MH: You will show three sculptures from 1965 in close physical proximity to the Ecdysiast video and the Doorway structure. The sculptures are made from reflective aluminum foil, encrusted with jewels, and depict three extremities of a body: the head, the groin, and the feet, represented by shoes. Seen together, they describe a fragmented body, with the assumption being that it is a surrogate for the artist's body.

LS: Well, the head is mine, but the shoes were invented; they weren’t mine. And the phallus isn’t mine. It’s almost an abstraction.

 

MH: But within the exhibition itself, a formal relationship is established between this fragmented sculptural ‘portrait’ and the video image of yourself undressing.

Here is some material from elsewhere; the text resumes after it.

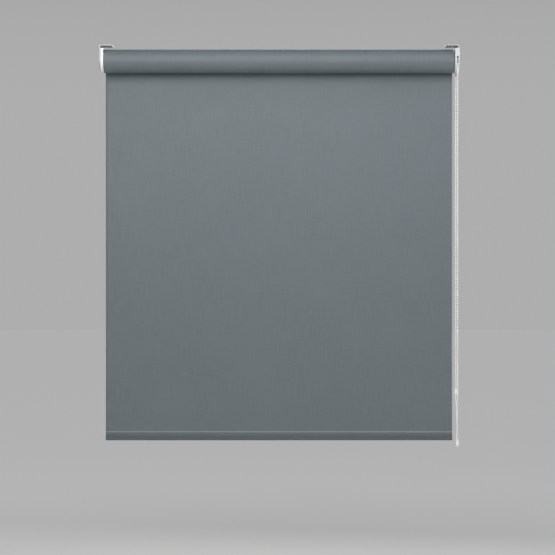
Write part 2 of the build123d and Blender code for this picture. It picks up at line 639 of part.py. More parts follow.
def beads_on(edge):
    """Distances along one edge of the route of the bead centres on it."""
    before = sum(other.length for other in route[: route.index(edge)])
    first = (-before) % BEAD_PITCH
    count = int((edge.length - first) / BEAD_PITCH + 1 - 1e-6)
    return [first + number * BEAD_PITCH for number in range(count)]


def turned_inside(edge, distance):
    """Does the whole bead lie on this straight edge, so that the strand can be turned as one?"""
    margin = BEAD_RADIUS + PROFILE_MARGIN
    return edge in straights and margin < distance < edge.length - margin


placed = [
    edge.position_at(distance, position_mode=PositionMode.LENGTH)
    for edge in route
    for distance in beads_on(edge)
    if not turned_inside(edge, distance)
]

with BuildPart() as bead_chain:
    for strand in straights:
        travel = strand % 0
        turned = [distance for distance in beads_on(strand) if turned_inside(strand, distance)]
        with BuildSketch(Plane(origin=strand @ 0, x_dir=(0, 1, 0), z_dir=Vector(0, 1, 0).cross(travel))):
            with BuildLine():
                last = (cord_radius, 0)
                Line((0, 0), last)
                for middle in turned:
                    Line(last, (cord_radius, middle - bead_overlap))
                    last = (cord_radius, middle + bead_overlap)
                    ThreePointArc((cord_radius, middle - bead_overlap), (BEAD_RADIUS, middle), last)
                Polyline(last, (cord_radius, strand.length), (0, strand.length), (0, 0))
            make_face()
        revolve(axis=Axis(strand @ 0, travel))
    for bend in [edge for edge in route if edge not in straights]:
        with BuildSketch(Plane(origin=bend @ 0, z_dir=bend % 0)):
            Circle(cord_radius)
        sweep(path=bend)
    with Locations(*placed):
        Sphere(BEAD_RADIUS)
bead_chain.part.label = "bead_chain"
export_step(bead_chain.part, "parts/bead_chain.step")

# ---------------------------------------------------------------- chain connector, snapped over three beads
CONNECTOR_BEAD = 165  # beads below the tube's axis, on the rear strand
CONNECTOR_RADIUS = 3.5
CONNECTOR_BORE = 2.5
CONNECTOR_INSIDE = 8.35
CONNECTOR_WALL = 0.8
CONNECTOR_MOUTH = 4.0
connector_z = AXIS_Z - CONNECTOR_BEAD * BEAD_PITCH
connector_half = CONNECTOR_INSIDE + CONNECTOR_WALL

with BuildPart() as chain_connector:
    with BuildSketch(Plane.XY.offset(connector_z - connector_half)):
        with Locations((CHAIN_X, PITCH_RADIUS)):
            Circle(CONNECTOR_RADIUS)
    extrude(amount=2 * connector_half)
    fillet(chain_connector.edges(), 1.0)
    with BuildSketch(Plane.XY.offset(connector_z - CONNECTOR_INSIDE)):
        with Locations((CHAIN_X, PITCH_RADIUS)):
            Circle(CONNECTOR_BORE)
            Rectangle(CONNECTOR_MOUTH, 2 * CONNECTOR_RADIUS, align=(Align.CENTER, Align.MIN))
    extrude(amount=2 * CONNECTOR_INSIDE, mode=Mode.SUBTRACT)
    with BuildSketch(Plane.XY.offset(connector_z - connector_half)):
        with Locations((CHAIN_X, PITCH_RADIUS)):
            Circle(cord_radius + 0.3)
            Rectangle(CHAIN_CORD, 2 * CONNECTOR_RADIUS, align=(Align.CENTER, Align.MIN))
    extrude(amount=2 * connector_half, mode=Mode.SUBTRACT)
chain_connector.part.label = "chain_connector"
export_step(chain_connector.part, "parts/chain_connector.step")

# ---------------------------------------------------------------- chain safety device
SHOE_WALL = 1.6
SHOE_RADIUS = GUIDE_RADIUS + BEAD_RADIUS + 0.4 + SHOE_WALL
SHOE_ABOVE = 7.4  # height of its straight sides above the bend's centre
SHOE_FRONT = CHAIN_X - BEAD_RADIUS - 1.55
SHOE_FRONT_WALL = 1.25
BACK_PLATE = 1.1
SHOE_BACK = CHAIN_X + BEAD_RADIUS + 0.3
HUB = 4.0
FOOT_RADIUS = 7.2
FOOT = 1.4
FOOT_POST = 5.0
SCREW_RADIUS = 1.9
SCREW_HEAD_RADIUS = 3.9
guide_plane = {"y": GUIDE_Y, "z": guide_z}


def shoe_outline(radius):
    """The safety device's outline, round below and straight above, in the sketch being drawn."""
    Circle(radius)
    Rectangle(2 * radius, radius, align=(Align.CENTER, Align.MIN), mode=Mode.SUBTRACT)
    Rectangle(2 * radius, SHOE_ABOVE, align=(Align.CENTER, Align.MIN))


with BuildPart() as tensioner_base:
    with BuildSketch(across(SHOE_BACK, **guide_plane)):
        shoe_outline(SHOE_RADIUS)
    extrude(amount=BACK_PLATE)
    for start, end, radius in (
        (SHOE_FRONT + SHOE_FRONT_WALL + 0.1, SHOE_BACK, HUB),
        (SHOE_BACK + BACK_PLATE, OUTER_X - FOOT, FOOT_POST),
        (OUTER_X - FOOT, OUTER_X, FOOT_RADIUS),
    ):
        with BuildSketch(across(start, **guide_plane)):
            Circle(radius)
        extrude(amount=end - start)
    with BuildSketch(across(OUTER_X, **guide_plane)):
        Circle(SCREW_RADIUS)
    extrude(amount=SHOE_FRONT - OUTER_X, mode=Mode.SUBTRACT)
tensioner_base.part.label = "tensioner_base"
export_step(tensioner_base.part, "parts/tensioner_base.step")

with BuildPart() as tensioner_cover:
    with BuildSketch(across(SHOE_FRONT, **guide_plane)):
        shoe_outline(SHOE_RADIUS)
    extrude(amount=SHOE_BACK - SHOE_FRONT)
    front_rim = tensioner_cover.faces().sort_by(Axis.X)[0].edges()
    fillet(front_rim, 1.0)
    with BuildSketch(across(SHOE_FRONT + SHOE_FRONT_WALL, **guide_plane)):
        Circle(SHOE_RADIUS - SHOE_WALL)
        Rectangle(2 * (SHOE_RADIUS - SHOE_WALL), 2 * SHOE_ABOVE, align=(Align.CENTER, Align.MIN))
    extrude(amount=SHOE_BACK - SHOE_FRONT, mode=Mode.SUBTRACT)
    with BuildSketch(across(SHOE_FRONT, **guide_plane)):
        Circle(SCREW_HEAD_RADIUS)
    extrude(amount=SHOE_FRONT_WALL, mode=Mode.SUBTRACT)
tensioner_cover.part.label = "tensioner_cover"
export_step(tensioner_cover.part, "parts/tensioner_cover.step")
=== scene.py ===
from math import atan, cos, hypot, pi, radians, sin

import bpy
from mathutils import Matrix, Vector, noise


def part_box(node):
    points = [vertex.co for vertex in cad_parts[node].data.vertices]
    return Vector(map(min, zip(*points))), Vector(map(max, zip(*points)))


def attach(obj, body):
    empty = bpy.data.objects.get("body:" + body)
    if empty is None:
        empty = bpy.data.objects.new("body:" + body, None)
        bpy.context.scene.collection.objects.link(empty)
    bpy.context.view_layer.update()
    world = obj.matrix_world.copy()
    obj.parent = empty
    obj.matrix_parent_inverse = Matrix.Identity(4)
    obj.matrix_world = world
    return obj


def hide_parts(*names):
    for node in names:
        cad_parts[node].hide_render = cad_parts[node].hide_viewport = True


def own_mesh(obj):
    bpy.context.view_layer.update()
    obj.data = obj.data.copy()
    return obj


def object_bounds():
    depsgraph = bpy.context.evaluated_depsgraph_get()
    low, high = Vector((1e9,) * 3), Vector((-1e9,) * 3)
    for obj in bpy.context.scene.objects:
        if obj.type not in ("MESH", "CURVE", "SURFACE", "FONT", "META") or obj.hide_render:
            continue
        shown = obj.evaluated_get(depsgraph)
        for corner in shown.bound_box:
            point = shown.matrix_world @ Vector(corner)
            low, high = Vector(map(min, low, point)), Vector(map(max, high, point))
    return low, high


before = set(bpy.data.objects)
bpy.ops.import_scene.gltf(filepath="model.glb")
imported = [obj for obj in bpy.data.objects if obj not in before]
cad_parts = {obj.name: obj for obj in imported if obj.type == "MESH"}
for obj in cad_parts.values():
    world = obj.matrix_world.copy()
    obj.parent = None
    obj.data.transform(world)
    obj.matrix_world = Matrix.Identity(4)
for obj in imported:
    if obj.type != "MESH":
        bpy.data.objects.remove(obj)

# A chain-operated roller blind, in metres: +X towards the chain end, -Y towards the room, +Z up.
CAD_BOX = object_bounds()
MM = 0.001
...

LS: Yes. With the Ecdysiast video the most embarrassing thing for me is the penis, because it’s limp and it’s hanging down. It’s not beautiful for me, it’s an aged penis. And I’m kind of tickled, probably in a negative way, every time I think about other people seeing it. My hope is that the other work around it is magical enough that people can excuse what it looks like. Nevertheless, I was interested in the colloquial description of ones genitals as being “The Family Jewels.” So with the group of sculptures, I’m displaying ‘actual’ jewels. Only they’re not real jewels at all, they’re in fact made from colored glass, which has a long tradition in the history of art. For example in the Middle Ages colored glass would have had religious connotations, pertaining to the saints, and so on. I’m interested in these kinds of informal associations that the work provokes, in creating a situation where one thing can lead to another.